Barbara | C’est vrai que certaines villes ont mis en place des programmes de développement, aménagement urbain etc qui permettent un meilleur épanouissement pour l’homme. Au niveau culturel, les pays  ont des apports différents. Il y a des Mondes dans le Monde, c’est à nous de choisir. Mais  je crois que c’est à nous de construire la vie que l’on désire, quelque soit le lieu. L’avenir est plus lumineux  là où tu sèmes des graines.

RTM | Que dirais-tu à la Barbara d’il y a 10 ans ?

Barbara |Aie confiance en toi.

RTM | Quelles sont les femmes qui t’ont inspiré en grandissant ?

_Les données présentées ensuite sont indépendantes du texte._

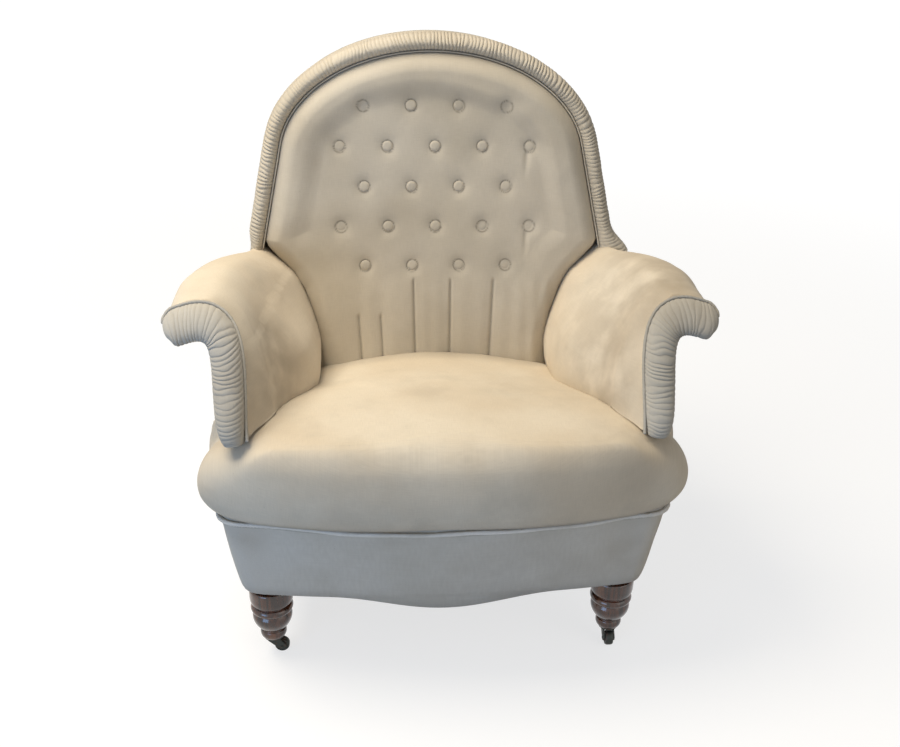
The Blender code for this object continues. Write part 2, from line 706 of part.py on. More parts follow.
def seat_outline() -> list:
    """The seat pad in plan at its widest, from the front middle to the right and round."""
    def front(x: float) -> tuple:
        return (x, PAD_FRONT_Y + PAD_FRONT_BOW * x * x)

    right = [front(0.06), front(0.12), front(0.18), front(0.24), front(0.285)]
    right += [(0.322, EAR_FRONT_Y - 0.040), (0.345, EAR_FRONT_Y - 0.022), (EAR_X, EAR_FRONT_Y)]
    right += [(EAR_X - 0.003, EAR_BACK_Y - 0.022), (0.338, EAR_BACK_Y - 0.005), (0.312, EAR_BACK_Y)]
    right += [(0.275, EAR_BACK_Y), (arm_inner_x(EAR_BACK_Y) - 0.004, EAR_BACK_Y + 0.004)]
    right += [(arm_inner_x(y) - 0.002, y) for y in (-0.14, -0.11, -0.08, -0.05, -0.02, 0.02, 0.06)]
    rear = face_y(PAD_BOTTOM_Z) - FIELD_HEIGHT - REAR_CLEARANCE
    right += [(back_half_width(0.36) - 0.003, rear - 0.015), (0.184, rear - 0.008)]
    right += [(0.15, rear - 0.0065), (0.10, rear), (0.05, rear)]
    left = [(-x, y) for x, y in right[::-1]]
    return [(0.0, PAD_FRONT_Y)] + right + [(0.0, rear)] + left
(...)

Barbara | Il y en a un tas… connues et davantage d’anonymes. Ce qui me nourrit ce sont les expériences de vie…Mais je citerai tout de même quelques unes comme Euzhan Palcy pour son militantisme, Audrey Pulvar pour la finesse de son esprit et puis ma mère pour son courage.

RTM | Quels sont les rêves que tu souhaites réaliser ?

Barbara | Nous parlerons de leur concrétisation, dans quelques années lol

RTM | Et enfin, qu’est-ce qui fait de Barbara une Reine Des Temps Modernes ?

Barbara | Mon envie féroce d’accomplir la raison pour laquelle je suis là… Le courage d’Etre, tout simplement.